Keep scrolling to see more of this enchanting bungalow hideaway.
Full of earthy colors, a mix of wood tones, and plenty of bright light, the living room is full of textured pieces with sentimental value.
"The living room undoubtedly houses some of my favorite pieces and some noteworthy finds—a woven leather accent chair sourced from Bali, vintage maps passed down to my fiancé from his grandfather (with custom frames by Stuart Collective), and an abundance of ceramics and beads sourced from local Southern California boutiques like The Garage Collective, Burro Goods, Goodies LA, and The Bead Chest SM," Agrellas says.
Because this is her first home she's shared with her fiancé, Agrellas was conscientious about blending both of their styles.
"I found myself exploring more diversified materials in order to find an optimal balance that suited us," Agrellas explains. "For example, my fiancé loves substantial reclaimed and/or old growth wood, and out of my sheer panic that our bungalow would inadvertently inch closer to looking like a cabin rather than a coastal retreat, I tried to bring in more elements of stone, metal, and acrylic."
In order to make the home feel like home for them both, Agrellas decided that most of the furnishings in the home should be new finds for the couple—save for this cabinet, which is a standout piece in the living room.
"The bungalow was a complete blank slate, as my fiancé and I really wanted to build off of it from scratch—except for one sole piece that I couldn’t part with and had invested in a few years prior—a fairly substantial, solid mango wood accent cabinet with antique bronze scoop handles, which now serves as a media console of sorts," Agrellas explains.
In order to make the most of the small size of the home, Agrellas opted to maintain the feeling of an open floor plan and incorporated several dual purpose pieces that could help combat limited storage.
"Plotting out the living room floor plan had its fair share of challenges due to the scale and orientation—it’s a rather long and wide space," Agrellas explains. "Logistically, it was a bit of a balancing act to ensure we maintained a feeling of warmth and coziness without it feeling too spread out or impersonal."
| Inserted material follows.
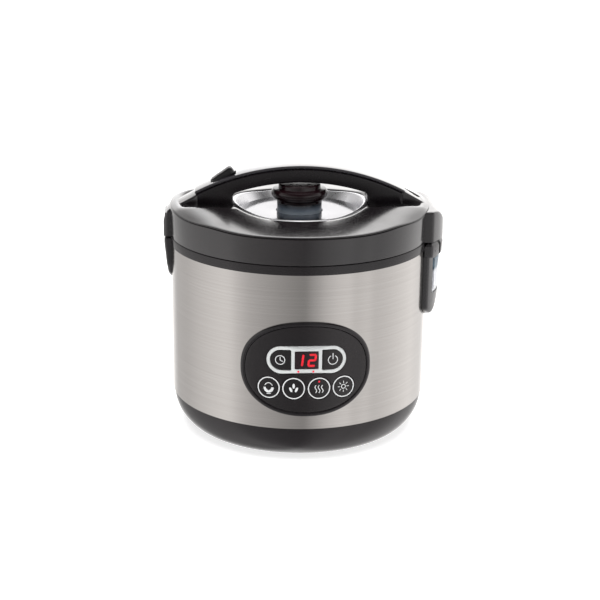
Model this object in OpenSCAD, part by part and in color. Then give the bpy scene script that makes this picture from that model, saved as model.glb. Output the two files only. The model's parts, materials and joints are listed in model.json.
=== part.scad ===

Agrellas finds design inspiration from all over, including Etsy and flea markets.
"My sources of inspiration are constantly changing but are primarily a combination of Instagram, Pinterest, and a handful of my go-to design publications," Agrellas says. "I also love browsing local flea and antique markets, and could spend hours (maybe even days) perusing Etsy vintage storefronts."
And, of course, it wouldn't be a SoCal abode without some greenery.
"The bungalow is also surrounded by palms and rich green foliage that transport you away to your own little oasis," Agrellas says. "I wanted to extend that feeling of the outdoors and bring elements of greenery in (I find they infuse life and dimension into a space) so you’ll find plants, such as this snake-plant and fiddle leaf, layered throughout the space for height and texture."
Because the home is a rental, Agrellas couldn't do a complete renovation, but focused on small changes that have a big impact.
"All of the bungalow’s renovations were smaller scale and ‘landlord-approved,’" Agrellas says. "With that being said, the first few changes we made—which I think have the most impactful effects on a rental—were replacing the window treatments, lighting fixtures, and hardware throughout."
Agrellas' favorite part of the home is all of the natural light streaming in throughout the day. She made sure to employ smart design choices like placing this mirror across from the bedroom windows to reflect a ton of light across the space.
In the bathroom, Agrellas added a 'gooseneck' fixture above the vanity, switched out the rest of the bathroom hardware to matte black, and added these unique decals from Etsy that give the illusion of wallpaper for easy, rental-approved fixes.
Through every corner of this cozy bungalow, Agrellas followed her favorite design advice: "Slowly and intentionally fill a space, and connect with what you're bringing into your home."